Exercise requirements> Could you copy every line from the material below in which "that" appears?

※

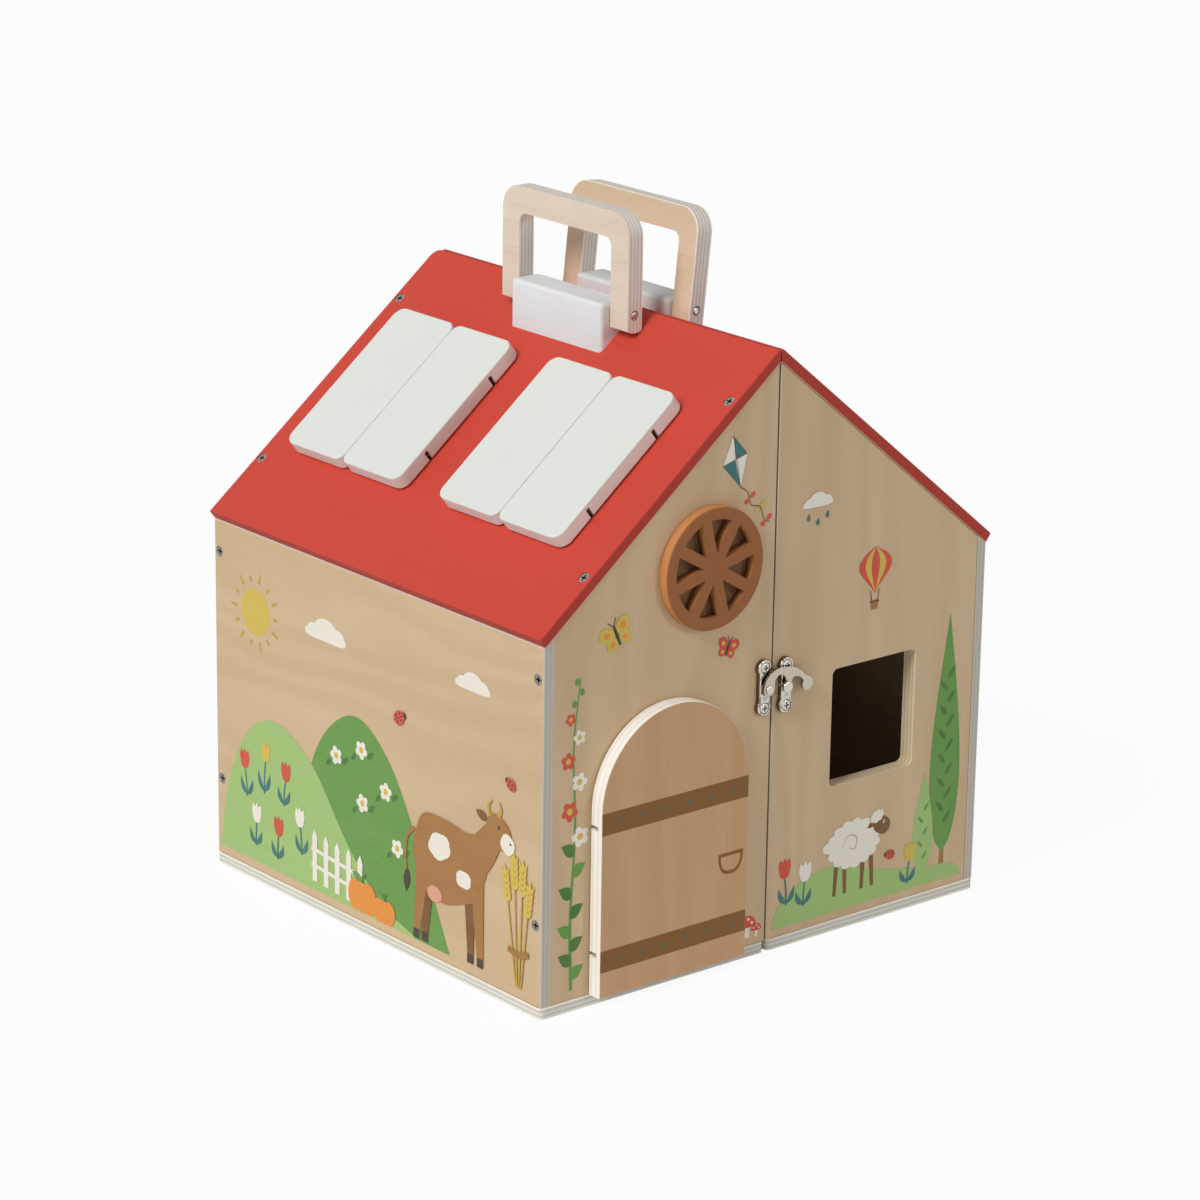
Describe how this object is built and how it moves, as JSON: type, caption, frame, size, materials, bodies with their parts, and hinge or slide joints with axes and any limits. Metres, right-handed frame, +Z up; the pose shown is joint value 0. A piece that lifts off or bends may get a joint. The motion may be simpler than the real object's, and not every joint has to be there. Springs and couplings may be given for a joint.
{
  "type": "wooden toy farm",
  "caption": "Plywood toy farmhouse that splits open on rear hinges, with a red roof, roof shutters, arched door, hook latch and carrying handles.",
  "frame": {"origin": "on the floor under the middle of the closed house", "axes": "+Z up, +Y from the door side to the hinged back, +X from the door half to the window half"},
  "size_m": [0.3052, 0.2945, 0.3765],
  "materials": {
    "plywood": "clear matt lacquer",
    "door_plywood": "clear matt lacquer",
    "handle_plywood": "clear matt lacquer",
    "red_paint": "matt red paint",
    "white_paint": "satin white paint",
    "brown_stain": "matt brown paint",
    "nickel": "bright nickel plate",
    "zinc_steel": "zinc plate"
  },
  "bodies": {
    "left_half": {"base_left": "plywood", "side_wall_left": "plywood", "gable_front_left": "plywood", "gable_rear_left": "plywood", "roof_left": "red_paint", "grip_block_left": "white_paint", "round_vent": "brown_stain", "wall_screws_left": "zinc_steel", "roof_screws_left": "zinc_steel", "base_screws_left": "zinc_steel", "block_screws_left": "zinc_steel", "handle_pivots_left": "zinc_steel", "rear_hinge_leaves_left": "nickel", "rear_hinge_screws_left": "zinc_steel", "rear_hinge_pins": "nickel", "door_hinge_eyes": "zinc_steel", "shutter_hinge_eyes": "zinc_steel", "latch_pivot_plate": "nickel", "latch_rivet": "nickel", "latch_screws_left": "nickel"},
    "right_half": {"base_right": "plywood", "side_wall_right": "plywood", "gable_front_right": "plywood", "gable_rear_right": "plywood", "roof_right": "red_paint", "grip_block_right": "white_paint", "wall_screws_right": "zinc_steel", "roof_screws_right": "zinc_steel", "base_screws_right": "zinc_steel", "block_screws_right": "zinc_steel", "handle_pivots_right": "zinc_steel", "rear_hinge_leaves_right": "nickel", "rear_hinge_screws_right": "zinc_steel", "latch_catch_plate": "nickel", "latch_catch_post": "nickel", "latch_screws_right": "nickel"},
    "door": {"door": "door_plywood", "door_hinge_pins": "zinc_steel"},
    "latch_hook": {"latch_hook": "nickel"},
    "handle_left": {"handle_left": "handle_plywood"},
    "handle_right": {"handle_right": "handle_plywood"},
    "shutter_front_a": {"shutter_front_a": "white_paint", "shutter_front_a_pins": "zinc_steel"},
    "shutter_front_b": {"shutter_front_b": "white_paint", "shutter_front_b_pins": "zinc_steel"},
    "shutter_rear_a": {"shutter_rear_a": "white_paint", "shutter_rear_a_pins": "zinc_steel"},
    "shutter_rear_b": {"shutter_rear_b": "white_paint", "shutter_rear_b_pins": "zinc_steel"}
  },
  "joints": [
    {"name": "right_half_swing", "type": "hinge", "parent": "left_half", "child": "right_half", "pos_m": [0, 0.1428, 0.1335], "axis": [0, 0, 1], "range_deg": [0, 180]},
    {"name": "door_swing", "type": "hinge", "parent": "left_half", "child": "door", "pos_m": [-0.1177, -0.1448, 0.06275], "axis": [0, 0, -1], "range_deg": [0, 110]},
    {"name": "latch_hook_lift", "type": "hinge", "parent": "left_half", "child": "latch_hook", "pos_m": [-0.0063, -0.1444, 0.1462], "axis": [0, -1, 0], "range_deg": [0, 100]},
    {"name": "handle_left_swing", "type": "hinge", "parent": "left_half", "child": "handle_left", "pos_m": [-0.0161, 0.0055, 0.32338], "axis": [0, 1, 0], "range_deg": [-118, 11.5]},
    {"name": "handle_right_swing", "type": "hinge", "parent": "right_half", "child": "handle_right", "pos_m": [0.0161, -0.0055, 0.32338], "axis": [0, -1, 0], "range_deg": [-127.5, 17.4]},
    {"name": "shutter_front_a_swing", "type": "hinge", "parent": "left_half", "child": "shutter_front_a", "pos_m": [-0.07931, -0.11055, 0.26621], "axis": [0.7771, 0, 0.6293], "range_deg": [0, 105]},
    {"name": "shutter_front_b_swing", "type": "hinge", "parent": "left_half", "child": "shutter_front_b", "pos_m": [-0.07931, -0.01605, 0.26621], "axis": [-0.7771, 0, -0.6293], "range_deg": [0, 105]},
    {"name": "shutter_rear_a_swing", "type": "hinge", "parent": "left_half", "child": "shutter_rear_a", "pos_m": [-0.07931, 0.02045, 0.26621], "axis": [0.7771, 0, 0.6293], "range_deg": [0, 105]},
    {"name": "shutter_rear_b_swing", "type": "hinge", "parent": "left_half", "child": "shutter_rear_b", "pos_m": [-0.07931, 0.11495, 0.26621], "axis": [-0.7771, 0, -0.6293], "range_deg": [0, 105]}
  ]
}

※

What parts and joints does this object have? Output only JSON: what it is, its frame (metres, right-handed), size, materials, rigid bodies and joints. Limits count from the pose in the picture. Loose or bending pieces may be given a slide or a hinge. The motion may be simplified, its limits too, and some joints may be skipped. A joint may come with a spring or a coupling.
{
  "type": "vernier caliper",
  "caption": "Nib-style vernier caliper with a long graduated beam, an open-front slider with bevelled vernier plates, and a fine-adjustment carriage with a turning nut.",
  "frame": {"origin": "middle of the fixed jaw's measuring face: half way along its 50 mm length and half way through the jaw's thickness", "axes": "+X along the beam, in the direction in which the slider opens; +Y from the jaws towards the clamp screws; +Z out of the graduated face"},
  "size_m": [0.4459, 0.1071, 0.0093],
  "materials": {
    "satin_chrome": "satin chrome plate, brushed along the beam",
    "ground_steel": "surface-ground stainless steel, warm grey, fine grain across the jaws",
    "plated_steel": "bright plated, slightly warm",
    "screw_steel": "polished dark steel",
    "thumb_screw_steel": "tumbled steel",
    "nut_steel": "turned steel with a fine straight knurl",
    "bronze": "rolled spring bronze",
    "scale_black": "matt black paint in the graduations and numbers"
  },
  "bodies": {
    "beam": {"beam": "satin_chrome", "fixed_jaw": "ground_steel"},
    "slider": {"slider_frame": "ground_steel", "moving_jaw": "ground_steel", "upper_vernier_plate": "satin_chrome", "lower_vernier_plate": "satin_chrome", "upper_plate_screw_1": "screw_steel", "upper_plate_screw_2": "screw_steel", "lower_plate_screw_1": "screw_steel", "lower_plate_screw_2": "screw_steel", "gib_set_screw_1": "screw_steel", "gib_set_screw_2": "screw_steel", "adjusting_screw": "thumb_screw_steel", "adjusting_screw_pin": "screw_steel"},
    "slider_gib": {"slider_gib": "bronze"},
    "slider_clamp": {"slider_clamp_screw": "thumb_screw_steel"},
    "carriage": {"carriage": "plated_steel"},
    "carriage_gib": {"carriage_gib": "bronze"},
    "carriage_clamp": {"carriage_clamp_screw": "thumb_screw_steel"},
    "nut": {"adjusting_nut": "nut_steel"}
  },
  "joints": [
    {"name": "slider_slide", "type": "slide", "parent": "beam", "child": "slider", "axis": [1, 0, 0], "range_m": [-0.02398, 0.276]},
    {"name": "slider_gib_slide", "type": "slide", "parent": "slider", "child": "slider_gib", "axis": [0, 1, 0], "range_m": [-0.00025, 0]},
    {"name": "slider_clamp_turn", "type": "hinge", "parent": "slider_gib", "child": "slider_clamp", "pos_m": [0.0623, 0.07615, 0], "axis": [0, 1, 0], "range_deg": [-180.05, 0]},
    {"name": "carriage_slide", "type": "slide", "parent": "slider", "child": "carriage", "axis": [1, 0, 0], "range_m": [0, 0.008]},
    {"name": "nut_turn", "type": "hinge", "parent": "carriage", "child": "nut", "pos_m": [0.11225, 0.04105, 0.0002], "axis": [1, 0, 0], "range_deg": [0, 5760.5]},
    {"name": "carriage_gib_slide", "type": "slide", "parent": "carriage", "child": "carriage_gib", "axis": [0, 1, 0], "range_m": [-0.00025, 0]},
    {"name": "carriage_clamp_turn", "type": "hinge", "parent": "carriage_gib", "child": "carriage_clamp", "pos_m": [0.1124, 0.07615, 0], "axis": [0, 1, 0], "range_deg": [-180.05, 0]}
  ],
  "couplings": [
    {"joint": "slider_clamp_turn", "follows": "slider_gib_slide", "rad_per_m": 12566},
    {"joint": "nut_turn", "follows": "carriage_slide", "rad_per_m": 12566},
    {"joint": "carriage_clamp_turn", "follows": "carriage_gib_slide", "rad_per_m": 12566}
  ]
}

※

Answer to this problem>
Describe how this object is built and how it moves, as JSON: type, caption, frame, size, materials, bodies with their parts, and hinge or slide joints with axes and any limits. Metres, right-handed frame, +Z up; the pose shown is joint value 0. A piece that lifts off or bends may get a joint. The motion may be simpler than the real object's, and not every joint has to be there. Springs and couplings may be given for a joint.
  "caption": "Plywood toy farmhouse that splits open on rear hinges, with a red roof, roof shutters, arched door, hook latch and carrying handles.",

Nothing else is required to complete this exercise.